» **WHAT THE TASK ASKS**
Gather the lines below that include the string "between", copying each in full.

» **DATA SHOWN**
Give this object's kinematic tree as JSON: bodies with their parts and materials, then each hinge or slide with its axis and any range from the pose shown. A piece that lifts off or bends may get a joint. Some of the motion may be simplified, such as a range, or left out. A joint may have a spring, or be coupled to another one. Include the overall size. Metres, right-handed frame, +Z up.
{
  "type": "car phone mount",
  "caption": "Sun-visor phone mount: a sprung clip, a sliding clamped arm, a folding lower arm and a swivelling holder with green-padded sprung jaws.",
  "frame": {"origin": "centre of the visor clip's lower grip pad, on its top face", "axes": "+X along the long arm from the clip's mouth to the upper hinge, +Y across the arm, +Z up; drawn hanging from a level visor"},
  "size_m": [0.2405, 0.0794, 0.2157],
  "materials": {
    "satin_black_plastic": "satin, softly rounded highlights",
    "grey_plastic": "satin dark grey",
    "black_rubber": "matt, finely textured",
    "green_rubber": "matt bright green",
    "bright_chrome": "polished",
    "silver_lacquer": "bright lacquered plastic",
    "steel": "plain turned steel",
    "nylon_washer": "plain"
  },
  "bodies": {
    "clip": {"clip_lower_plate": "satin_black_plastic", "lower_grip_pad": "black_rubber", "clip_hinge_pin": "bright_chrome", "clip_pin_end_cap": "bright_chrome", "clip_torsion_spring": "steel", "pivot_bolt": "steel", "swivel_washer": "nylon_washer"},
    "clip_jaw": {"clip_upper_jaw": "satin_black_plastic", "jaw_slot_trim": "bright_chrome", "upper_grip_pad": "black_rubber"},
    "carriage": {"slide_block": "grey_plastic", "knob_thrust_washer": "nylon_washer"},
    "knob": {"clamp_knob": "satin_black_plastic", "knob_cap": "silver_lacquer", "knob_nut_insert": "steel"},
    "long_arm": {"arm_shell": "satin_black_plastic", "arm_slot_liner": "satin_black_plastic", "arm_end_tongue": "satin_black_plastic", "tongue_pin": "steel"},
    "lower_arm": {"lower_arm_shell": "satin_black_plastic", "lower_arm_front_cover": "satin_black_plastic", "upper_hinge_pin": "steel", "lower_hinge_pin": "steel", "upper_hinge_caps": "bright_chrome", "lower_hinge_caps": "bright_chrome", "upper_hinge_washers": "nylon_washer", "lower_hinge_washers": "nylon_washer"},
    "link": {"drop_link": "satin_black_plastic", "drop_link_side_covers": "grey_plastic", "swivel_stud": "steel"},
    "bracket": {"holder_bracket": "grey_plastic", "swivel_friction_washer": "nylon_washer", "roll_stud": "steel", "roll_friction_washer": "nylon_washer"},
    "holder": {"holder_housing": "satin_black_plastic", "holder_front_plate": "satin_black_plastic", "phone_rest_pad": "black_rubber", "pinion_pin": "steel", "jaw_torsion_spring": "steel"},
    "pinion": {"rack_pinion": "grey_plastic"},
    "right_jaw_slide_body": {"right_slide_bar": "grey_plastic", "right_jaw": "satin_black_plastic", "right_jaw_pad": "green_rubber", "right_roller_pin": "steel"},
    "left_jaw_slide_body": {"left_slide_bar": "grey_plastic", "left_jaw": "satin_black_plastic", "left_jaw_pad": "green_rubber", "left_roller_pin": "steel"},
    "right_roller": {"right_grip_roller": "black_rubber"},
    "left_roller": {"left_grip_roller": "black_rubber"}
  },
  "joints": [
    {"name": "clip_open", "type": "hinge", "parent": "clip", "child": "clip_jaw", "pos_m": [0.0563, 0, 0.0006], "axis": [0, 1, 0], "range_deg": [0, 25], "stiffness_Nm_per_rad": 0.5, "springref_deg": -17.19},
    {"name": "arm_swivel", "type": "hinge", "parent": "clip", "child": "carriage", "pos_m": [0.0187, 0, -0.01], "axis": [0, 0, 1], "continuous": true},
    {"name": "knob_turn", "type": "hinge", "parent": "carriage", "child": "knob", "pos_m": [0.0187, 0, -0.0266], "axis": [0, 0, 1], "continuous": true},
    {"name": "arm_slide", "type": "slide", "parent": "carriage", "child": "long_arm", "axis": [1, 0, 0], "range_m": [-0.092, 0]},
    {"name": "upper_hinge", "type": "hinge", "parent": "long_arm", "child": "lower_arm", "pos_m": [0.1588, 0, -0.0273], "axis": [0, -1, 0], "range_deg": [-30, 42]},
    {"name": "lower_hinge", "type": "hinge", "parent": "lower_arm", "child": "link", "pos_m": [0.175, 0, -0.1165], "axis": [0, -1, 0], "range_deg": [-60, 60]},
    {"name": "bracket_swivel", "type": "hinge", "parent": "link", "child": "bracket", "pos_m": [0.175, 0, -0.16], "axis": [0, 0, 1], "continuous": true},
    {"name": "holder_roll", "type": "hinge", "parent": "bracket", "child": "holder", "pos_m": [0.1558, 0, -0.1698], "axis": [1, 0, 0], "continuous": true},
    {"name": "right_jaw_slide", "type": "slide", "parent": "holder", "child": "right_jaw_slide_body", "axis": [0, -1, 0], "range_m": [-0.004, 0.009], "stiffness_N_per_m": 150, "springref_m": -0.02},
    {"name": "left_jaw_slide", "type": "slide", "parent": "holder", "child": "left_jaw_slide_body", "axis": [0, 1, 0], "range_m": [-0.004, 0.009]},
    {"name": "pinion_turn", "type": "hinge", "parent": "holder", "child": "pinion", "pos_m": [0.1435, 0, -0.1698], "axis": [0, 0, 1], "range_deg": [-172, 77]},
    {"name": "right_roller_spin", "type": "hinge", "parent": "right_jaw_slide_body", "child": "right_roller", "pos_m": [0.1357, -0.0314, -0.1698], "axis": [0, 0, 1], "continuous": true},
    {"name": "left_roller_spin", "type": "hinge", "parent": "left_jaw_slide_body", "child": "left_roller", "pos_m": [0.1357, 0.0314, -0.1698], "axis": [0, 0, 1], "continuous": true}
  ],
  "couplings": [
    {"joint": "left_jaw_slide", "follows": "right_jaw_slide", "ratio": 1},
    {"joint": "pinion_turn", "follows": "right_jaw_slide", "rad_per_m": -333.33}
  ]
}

---

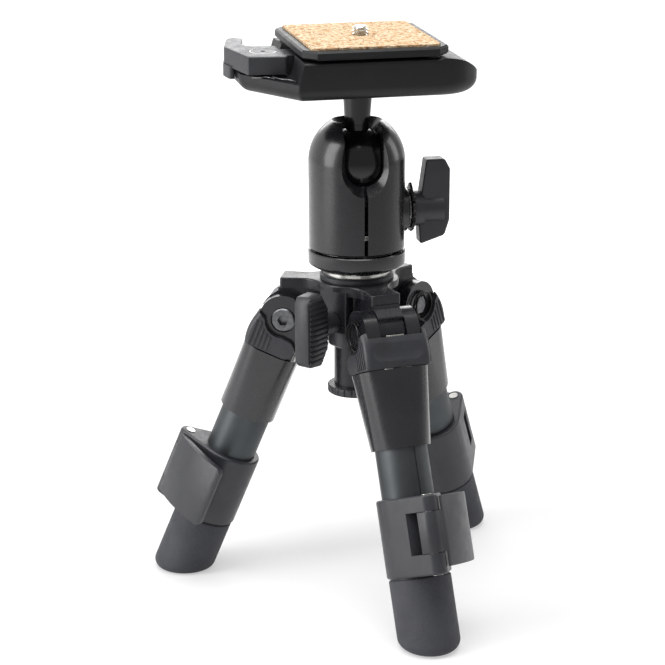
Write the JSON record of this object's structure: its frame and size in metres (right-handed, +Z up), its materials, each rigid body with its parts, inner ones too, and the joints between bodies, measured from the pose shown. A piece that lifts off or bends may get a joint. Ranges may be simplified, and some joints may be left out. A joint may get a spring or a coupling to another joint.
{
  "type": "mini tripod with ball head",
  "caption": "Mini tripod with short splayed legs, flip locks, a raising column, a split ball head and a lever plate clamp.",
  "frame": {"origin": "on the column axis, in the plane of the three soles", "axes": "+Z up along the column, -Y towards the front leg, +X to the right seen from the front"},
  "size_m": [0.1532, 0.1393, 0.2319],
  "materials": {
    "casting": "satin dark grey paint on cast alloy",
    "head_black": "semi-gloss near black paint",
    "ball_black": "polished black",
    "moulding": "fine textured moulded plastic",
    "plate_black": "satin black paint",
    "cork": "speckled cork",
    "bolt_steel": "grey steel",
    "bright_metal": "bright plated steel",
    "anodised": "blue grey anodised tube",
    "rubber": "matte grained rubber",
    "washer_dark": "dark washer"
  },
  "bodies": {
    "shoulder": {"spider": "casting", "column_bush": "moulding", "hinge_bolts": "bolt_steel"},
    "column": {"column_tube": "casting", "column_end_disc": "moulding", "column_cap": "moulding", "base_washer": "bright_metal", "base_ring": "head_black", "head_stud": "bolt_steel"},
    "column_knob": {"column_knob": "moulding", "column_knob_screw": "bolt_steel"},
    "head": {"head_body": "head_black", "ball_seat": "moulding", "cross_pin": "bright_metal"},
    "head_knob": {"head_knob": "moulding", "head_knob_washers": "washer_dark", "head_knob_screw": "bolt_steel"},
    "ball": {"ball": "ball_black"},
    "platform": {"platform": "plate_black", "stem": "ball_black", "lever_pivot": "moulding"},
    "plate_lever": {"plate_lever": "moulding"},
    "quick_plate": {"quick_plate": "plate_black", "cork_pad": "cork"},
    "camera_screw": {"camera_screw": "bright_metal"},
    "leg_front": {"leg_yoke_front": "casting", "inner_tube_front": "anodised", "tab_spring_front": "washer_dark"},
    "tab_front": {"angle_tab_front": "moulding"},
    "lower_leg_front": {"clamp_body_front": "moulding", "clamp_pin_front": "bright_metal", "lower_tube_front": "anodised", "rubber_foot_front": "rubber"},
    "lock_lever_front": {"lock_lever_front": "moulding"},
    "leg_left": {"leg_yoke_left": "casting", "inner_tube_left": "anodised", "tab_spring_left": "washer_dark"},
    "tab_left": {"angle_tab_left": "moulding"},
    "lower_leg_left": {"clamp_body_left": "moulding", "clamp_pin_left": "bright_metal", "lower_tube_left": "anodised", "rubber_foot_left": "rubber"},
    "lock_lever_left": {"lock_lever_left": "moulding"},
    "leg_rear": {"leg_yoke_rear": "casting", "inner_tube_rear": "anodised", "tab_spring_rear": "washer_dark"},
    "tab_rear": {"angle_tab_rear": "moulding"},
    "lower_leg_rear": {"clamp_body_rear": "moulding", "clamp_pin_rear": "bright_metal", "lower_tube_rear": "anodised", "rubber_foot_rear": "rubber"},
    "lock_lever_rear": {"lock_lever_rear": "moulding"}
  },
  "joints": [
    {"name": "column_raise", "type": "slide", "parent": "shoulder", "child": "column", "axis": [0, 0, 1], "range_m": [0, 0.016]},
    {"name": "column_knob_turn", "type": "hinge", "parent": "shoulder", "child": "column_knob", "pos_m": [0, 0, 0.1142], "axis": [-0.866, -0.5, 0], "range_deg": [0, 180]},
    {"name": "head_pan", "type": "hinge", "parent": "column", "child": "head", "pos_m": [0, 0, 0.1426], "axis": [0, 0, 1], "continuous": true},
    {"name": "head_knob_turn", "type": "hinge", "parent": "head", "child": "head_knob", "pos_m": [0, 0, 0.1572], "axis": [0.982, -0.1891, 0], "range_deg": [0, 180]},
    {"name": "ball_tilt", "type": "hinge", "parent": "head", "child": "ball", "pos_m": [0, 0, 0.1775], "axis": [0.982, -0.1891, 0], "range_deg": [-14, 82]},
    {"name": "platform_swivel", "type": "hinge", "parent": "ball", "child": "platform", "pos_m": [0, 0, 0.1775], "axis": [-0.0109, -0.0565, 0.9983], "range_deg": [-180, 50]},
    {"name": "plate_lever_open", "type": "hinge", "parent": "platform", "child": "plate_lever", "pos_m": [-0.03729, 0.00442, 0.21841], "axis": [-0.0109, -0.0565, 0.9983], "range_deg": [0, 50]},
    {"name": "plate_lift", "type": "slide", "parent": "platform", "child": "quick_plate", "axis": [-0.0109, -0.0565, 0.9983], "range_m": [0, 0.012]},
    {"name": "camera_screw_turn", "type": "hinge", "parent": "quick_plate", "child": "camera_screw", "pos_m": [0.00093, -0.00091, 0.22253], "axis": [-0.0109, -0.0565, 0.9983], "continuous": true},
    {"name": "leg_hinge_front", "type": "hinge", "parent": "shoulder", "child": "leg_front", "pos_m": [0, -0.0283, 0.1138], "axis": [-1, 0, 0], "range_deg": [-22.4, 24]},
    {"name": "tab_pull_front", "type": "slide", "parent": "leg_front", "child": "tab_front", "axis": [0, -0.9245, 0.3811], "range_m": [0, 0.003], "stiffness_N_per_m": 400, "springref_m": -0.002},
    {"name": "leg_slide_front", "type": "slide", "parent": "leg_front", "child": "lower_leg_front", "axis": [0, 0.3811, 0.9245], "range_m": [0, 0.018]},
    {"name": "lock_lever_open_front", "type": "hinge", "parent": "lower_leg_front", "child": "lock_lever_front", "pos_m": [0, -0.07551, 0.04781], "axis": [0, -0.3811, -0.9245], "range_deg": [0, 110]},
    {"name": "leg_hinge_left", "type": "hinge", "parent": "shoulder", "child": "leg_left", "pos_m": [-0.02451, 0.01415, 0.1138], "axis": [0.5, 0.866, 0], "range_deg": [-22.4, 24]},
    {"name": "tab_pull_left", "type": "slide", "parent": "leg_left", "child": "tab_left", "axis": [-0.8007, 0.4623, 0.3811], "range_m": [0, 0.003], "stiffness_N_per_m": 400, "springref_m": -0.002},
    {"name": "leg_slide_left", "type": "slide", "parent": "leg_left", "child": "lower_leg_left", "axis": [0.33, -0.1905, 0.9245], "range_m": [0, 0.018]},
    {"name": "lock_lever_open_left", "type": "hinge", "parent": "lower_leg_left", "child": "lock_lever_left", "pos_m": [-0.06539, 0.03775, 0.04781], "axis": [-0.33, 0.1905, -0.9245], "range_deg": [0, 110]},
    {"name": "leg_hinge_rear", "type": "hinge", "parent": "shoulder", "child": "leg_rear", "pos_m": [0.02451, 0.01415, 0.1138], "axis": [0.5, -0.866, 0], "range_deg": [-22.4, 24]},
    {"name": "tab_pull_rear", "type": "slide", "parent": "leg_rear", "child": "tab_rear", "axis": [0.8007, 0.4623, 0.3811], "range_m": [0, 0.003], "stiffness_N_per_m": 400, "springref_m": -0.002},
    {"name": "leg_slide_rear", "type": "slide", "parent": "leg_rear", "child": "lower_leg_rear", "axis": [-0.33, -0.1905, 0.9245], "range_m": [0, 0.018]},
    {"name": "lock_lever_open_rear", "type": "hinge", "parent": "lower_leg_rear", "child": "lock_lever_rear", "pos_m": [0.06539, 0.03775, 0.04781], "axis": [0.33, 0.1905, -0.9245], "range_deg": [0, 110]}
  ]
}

...

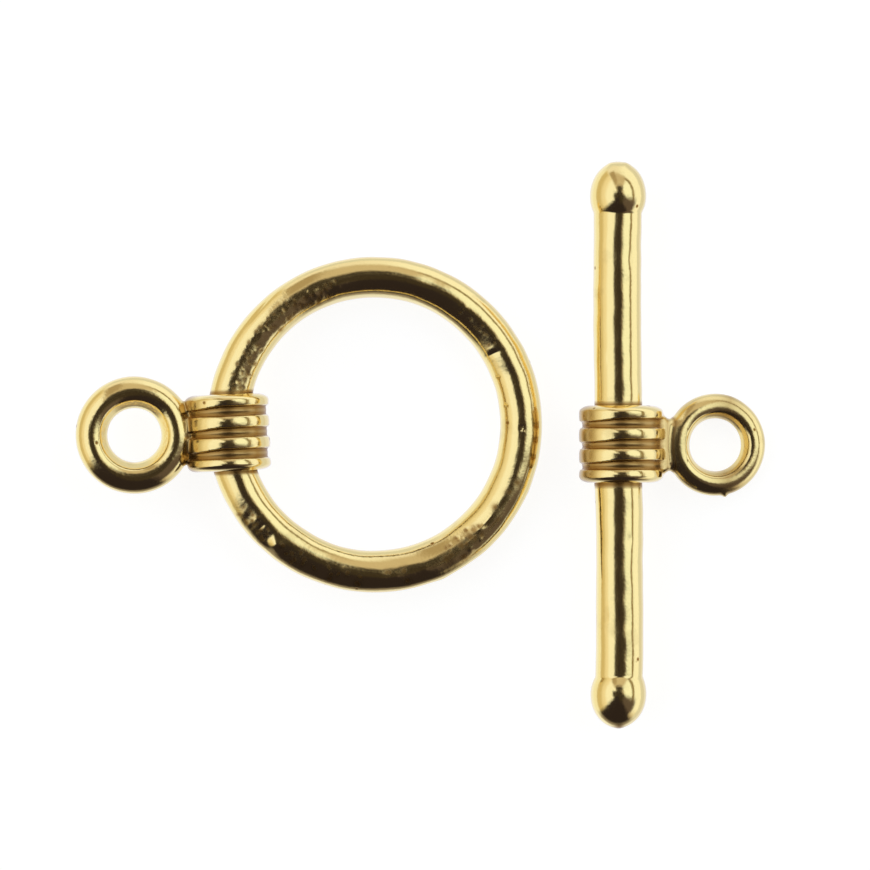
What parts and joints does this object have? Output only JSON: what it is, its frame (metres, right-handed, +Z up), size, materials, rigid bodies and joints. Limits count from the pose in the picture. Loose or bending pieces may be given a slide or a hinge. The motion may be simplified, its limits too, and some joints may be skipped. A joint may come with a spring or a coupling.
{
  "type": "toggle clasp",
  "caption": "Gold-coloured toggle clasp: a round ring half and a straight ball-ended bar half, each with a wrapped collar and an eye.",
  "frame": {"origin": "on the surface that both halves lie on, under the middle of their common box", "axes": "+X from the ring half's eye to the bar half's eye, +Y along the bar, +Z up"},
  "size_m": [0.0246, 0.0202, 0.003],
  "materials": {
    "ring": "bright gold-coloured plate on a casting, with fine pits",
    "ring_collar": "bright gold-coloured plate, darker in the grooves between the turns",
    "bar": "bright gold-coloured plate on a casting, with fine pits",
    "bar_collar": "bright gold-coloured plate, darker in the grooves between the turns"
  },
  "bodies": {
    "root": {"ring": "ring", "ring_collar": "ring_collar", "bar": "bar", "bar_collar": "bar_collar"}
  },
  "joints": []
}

» **OUTPUT OF THE EXERCISE**
Write the JSON record of this object's structure: its frame and size in metres (right-handed, +Z up), its materials, each rigid body with its parts, inner ones too, and the joints between bodies, measured from the pose shown. A piece that lifts off or bends may get a joint. Ranges may be simplified, and some joints may be left out. A joint may get a spring or a coupling to another joint.
    "ring_collar": "bright gold-coloured plate, darker in the grooves between the turns",
    "bar_collar": "bright gold-coloured plate, darker in the grooves between the turns"